Open edatarch opened 5 years ago
One of the limitations I see on the CSV is that I cannot have varying properties for the vertices in the same file. The CSV load expects the properties to be converted to columns with the value in the different rows. This means I need to group my vertices with the same properties and create separate files for each. This is true for edges as well.
The JSON or Graph structure allows for varying properties. Would the GraphTravelsalSource support this specific use case?
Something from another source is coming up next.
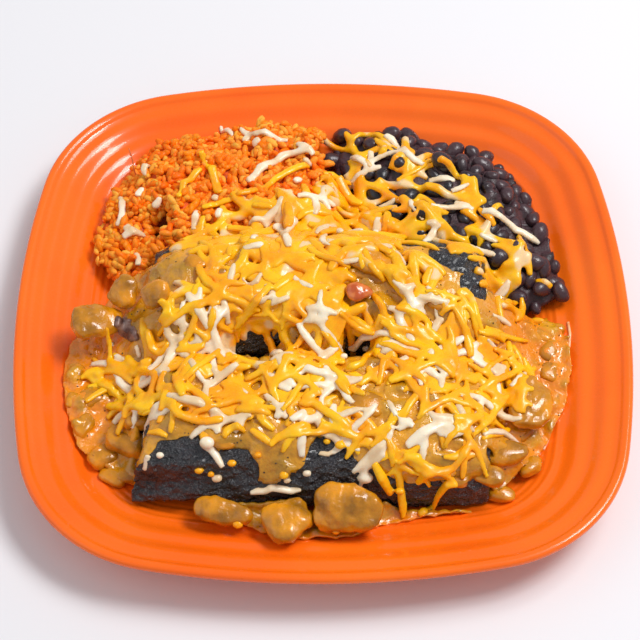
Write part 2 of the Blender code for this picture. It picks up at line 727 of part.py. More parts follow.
def main():
    for obj in list(bpy.data.objects):
        bpy.data.objects.remove(obj)
    dish = bpy.data.collections.new("enchiladas")
    bpy.context.scene.collection.children.link(dish)

    def hulls():
        return [roll_hull(FRONT_ROLL, True, dish), roll_hull(BACK_ROLL, False, dish)]

    plate = make_plate(dish)
    front = loft("enchilada_front", roll_rings(FRONT_ROLL, True), dish)
    back = loft("enchilada_back", roll_rings(BACK_ROLL, False), dish)

    beans = make_beans(dish)
    boolean(beans, hulls(), "DIFFERENCE")
    rice = make_rice(dish)
    boolean(rice, [*hulls(), heap_prism(BEAN_MIDDLE, BEAN_EDGE, BEAN_SPOKES, dish)], "DIFFERENCE")

    rings = heap_rings(SAUCE_MIDDLE, SAUCE_EDGE, SAUCE_SPOKES, SAUCE_STEPS, sauce_z)
    sauce = loft("chile_sauce", rings, dish)
    cutters = [*hulls(), heap_prism(BEAN_MIDDLE, BEAN_EDGE, BEAN_SPOKES, dish)]
    cutters.append(heap_prism(RICE_MIDDLE, RICE_EDGE, RICE_SPOKES, dish))
    boolean(sauce, cutters, "DIFFERENCE")

    carried = surface_of([front, back, rice, beans, sauce])
    pieces = [make_piece(name, *facts, carried, dish) for name, facts in PIECES.items()]

    # The cheese drapes over the rest, and the pieces of chile and tomato stand through it
    beds = [front, back, rice, beans, sauce]
    cheese = make_cheese(beds, dish)
    boolean(cheese, [grown_copy(obj, GAP + 0.1, dish) for obj in [*beds, *pieces]], "DIFFERENCE")

    finish(plate, "orange_glaze", (0.9, 0.16, 0.008), 0.12)
    for roll in (front, back):
        finish(roll, "blue_corn_tortilla", (0.02, 0.022, 0.032), 0.5)
    finish(beans, "black_bean", (0.022, 0.012, 0.014), 0.25)
    finish(rice, "red_rice", (0.85, 0.2, 0.01), 0.4)
    finish(sauce, "green_chile_sauce", (0.3, 0.17, 0.02), 0.2)
    for piece in pieces:
        if piece.name.startswith("chile"):
            finish(piece, "green_chile", (0.32, 0.19, 0.012), 0.25)
        else:
            finish(piece, "tomato", (0.75, 0.16, 0.02), 0.25)
    finish(cheese, "melted_cheese", (0.95, 0.45, 0.02), 0.35)


main()
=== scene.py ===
# Plated enchiladas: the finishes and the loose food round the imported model.
# The frame is in metres. The values below are in millimetres, turned into metres by mm.
import math
import random

import bmesh
import bpy
from mathutils import Matrix, Vector, noise
from mathutils.bvhtree import BVHTree


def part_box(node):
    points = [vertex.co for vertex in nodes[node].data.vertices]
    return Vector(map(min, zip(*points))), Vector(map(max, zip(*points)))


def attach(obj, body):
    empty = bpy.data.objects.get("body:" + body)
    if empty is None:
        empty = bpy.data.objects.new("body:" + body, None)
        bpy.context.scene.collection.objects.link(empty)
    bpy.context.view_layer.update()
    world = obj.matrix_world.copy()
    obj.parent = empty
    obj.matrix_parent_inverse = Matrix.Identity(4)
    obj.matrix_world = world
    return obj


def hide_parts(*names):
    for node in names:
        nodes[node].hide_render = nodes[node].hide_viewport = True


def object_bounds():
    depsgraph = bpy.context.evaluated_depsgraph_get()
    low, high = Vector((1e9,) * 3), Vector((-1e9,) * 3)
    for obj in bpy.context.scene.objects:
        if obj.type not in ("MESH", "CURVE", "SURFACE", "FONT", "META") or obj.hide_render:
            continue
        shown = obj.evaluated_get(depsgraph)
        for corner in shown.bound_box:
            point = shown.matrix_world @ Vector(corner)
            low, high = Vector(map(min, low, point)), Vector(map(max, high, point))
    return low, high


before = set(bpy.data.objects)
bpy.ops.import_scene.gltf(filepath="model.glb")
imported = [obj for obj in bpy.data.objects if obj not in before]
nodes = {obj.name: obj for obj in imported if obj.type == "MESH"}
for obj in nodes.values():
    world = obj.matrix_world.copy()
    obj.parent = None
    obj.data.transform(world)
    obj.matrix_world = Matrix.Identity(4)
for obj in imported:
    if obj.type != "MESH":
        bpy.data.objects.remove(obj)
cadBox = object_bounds()
mm = 0.001
rayFrom = 0.2  # metres, well above the part
down = Vector((0, 0, -1))
up = Vector((0, 0, 1))


# Numbers

def ease(a, b, x):
    # Rises from 0 at a to 1 at b
    t = min(1.0, max(0.0, (x - a) / (b - a)))
    return t * t * (3 - 2 * t)


def between(a, b, t):
    return a + (b - a) * t


def wave(x, y, size, seed=0.0):
    # Smooth noise from about -1 to 1, with bumps of that size in millimetres
    return noise.noise(Vector((x / size, y / size, seed * 7.3)))


def insideShare(x, y, shape):
    # Below 1 inside an oval: (middle x, middle y, half width, half depth, turn in degrees)
    middleX, middleY, halfWide, halfDeep, turn = shape
    c, s = math.cos(math.radians(turn)), math.sin(math.radians(turn))
    across, along = x - middleX, y - middleY
    return math.hypot((across * c + along * s) / halfWide, (along * c - across * s) / halfDeep)


def patchShare(x, y, shapes, edge=0.25):
    # 1 inside any of the ovals, 0 outside, soft at the edge
    return max((ease(1 + edge, 1 - edge, insideShare(x, y, shape)) for shape in shapes), default=0.0)


def polygonGap(x, y, corners):
    # Distance from the outline of a polygon, above 0 inside it
    inside, nearest = False, math.inf
    for (ax, ay), (bx, by) in zip(corners, corners[1:] + corners[:1]):
        if (ay > y) != (by > y) and x < (bx - ax) * (y - ay) / (by - ay) + ax:
            inside = not inside
        long = (bx - ax) ** 2 + (by - ay) ** 2
        t = min(1.0, max(0.0, ((x - ax) * (bx - ax) + (y - ay) * (by - ay)) / long))
        nearest = min(nearest, math.hypot(ax + (bx - ax) * t - x, ay + (by - ay) * t - y))
    return nearest if inside else -nearest


def lumpShare(x, y, size, seed=0.0):
    # Rounded lumps of about that size: 0 in the creases between them, 1 on their tops
    near = noise.voronoi(Vector((x / size, y / size, seed * 7.3)))[0]
    return ease(0.0, 0.55, near[1] - near[0])


# Meshes

def placed(name, data):
    obj = bpy.data.objects.new(name, data)
    bpy.context.scene.collection.objects.link(obj)
    return obj


def newPiece(name, mesh, look):
    mesh.name = name
    obj = placed(name, mesh)
    mesh.materials.clear()
    mesh.materials.append(materials[look])
    mesh.shade_smooth()
    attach(obj, "root")
    return obj


def meshOf(bm, name="mesh"):
    mesh = bpy.data.meshes.new(name)
    bm.to_mesh(mesh)
    bm.free()
    return mesh


def done(stage, *pieces):
    print(stage, "done", [len(piece.data.polygons) for piece in pieces])


def pairs(numbers):
    # x, y, x, y ... as points
    return list(zip(numbers[::2], numbers[1::2]))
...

@edatarch With the CSV format the header must include all possible properties, but you can have varying properties for the vertices in the same file. For a given vertex, the properties that are not present can be without a value. There's same sample of the Tinkerpop graph below with different properties per node.
The GraphTraversalSource will support JSON or GraphML loaded via the io() methods.
~id,~label,name:string,lang:string,age:int
1,person,,,29
2,person,vadas,,
3,software,,,
4,person,josh,,32
5,software,ripple,java,
6,person,peter,,35
Direct export to something like GraphSON would be lovely :)
Context: I am exploring a graph database storage solution that looks like the following. AWS Neptune instances service OLTP queries. A daily (?) automated export converts the AWS Neptune graph to GraphSON. The graph in GraphSON form is used as input to a Hadoop-Gremlin graph running on AWS EMR for OLAP queries
At the moment it looks like I could use export-pg
to dump things into csv or json and then do some data transformation on my end to get it into GraphSON. If I could avoid doing that work, that would be awesome :)
@RyanBeatty We can look at the GraphSON format in the future. We also have some other plans that may be relevant to your use case. Happy to discuss in more detail.
@iansrobinson
@beebs-systap Thanks for the quick response! Would definitely appreciate any feedback or ideas for my use case here. I've sent you an email to take discussion off this thread
We plan to support this when we move to Apache TinkerPop 3.4, which deprecates the io() method on the Graph and moves it to the GraphTraversalSource.